Le pays pourrait ainsi entrevoir la fin de la délégation des prérogatives d’État aux Nations Unies (MINUSMA) à l’UE (EUTM) et à la France (Barkhane), si douloureuses pour la souveraineté et la fierté nationales et faire accepter à ses partenaires la vérité des chiffres qu’assène, placide, le leader d’Irganda et qu’il faut répéter et répéter encore: « les Touareg ne représentent que 3% de la population du Nord et 0,3% de la population totale du Mali. Et seule une petite minorité d’entre eux est indépendantiste. »
Les gouvernants seraient aussi dans une bien meilleure position pour rappeler que la communauté internationale a su trouver dans le passé des méthodes plus « créatives » que la guerre ou l’application d’accords mal négociés qui conduiraient à la partition du pays comme l’a éloquemment démontré le professeur Brunet-Jailly dans un de ses articles, des accords qui sont pour cette raison rejetés par la grande majorité du peuple malien.
Ainsi au mois de novembre 1992 vers la fin de la guerre civile mozambicaine, dans les locaux de l’ambassade de Suède, pays qui exerçait la présidence tournante du Conseil européen, l’ambassadeur expliquait à une délégation de la Commission du développement du Parlement européen, conduite par son Président Henry Saby et en présence d’Aldo Ajello le Représentant personnel du Secrétaire général de l’ONU, que le maintien de la paix coûtait 1 million de dollars par jour, une somme que la communauté internationale rechignait de plus en plus à payer.

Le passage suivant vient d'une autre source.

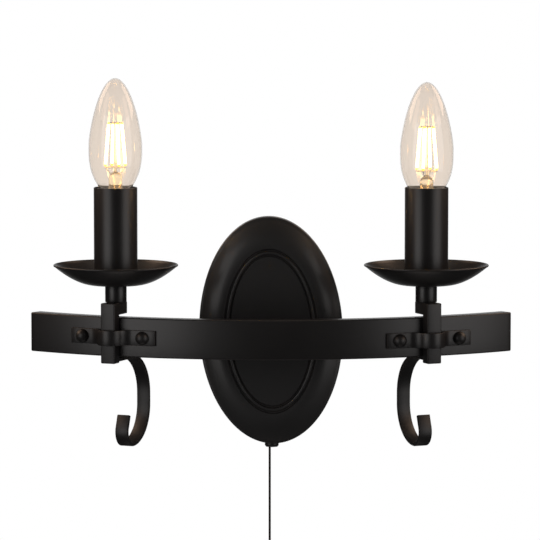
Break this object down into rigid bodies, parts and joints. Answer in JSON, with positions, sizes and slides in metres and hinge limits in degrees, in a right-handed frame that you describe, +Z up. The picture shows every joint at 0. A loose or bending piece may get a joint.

C’est la raison pour laquelle, elle s’était résolue à verser à Afonso Dhlakama, le chef de la RENAMO, la rébellion armée du Mozambique, les 14 millions de dollars qu’il réclamait pour mettre fin au conflit, se transformer en parti politique et se présenter aux élections.
La seule MINUSMA, faut-il le rappeler coûte plus d’un milliard deux cents millions de dollars par an.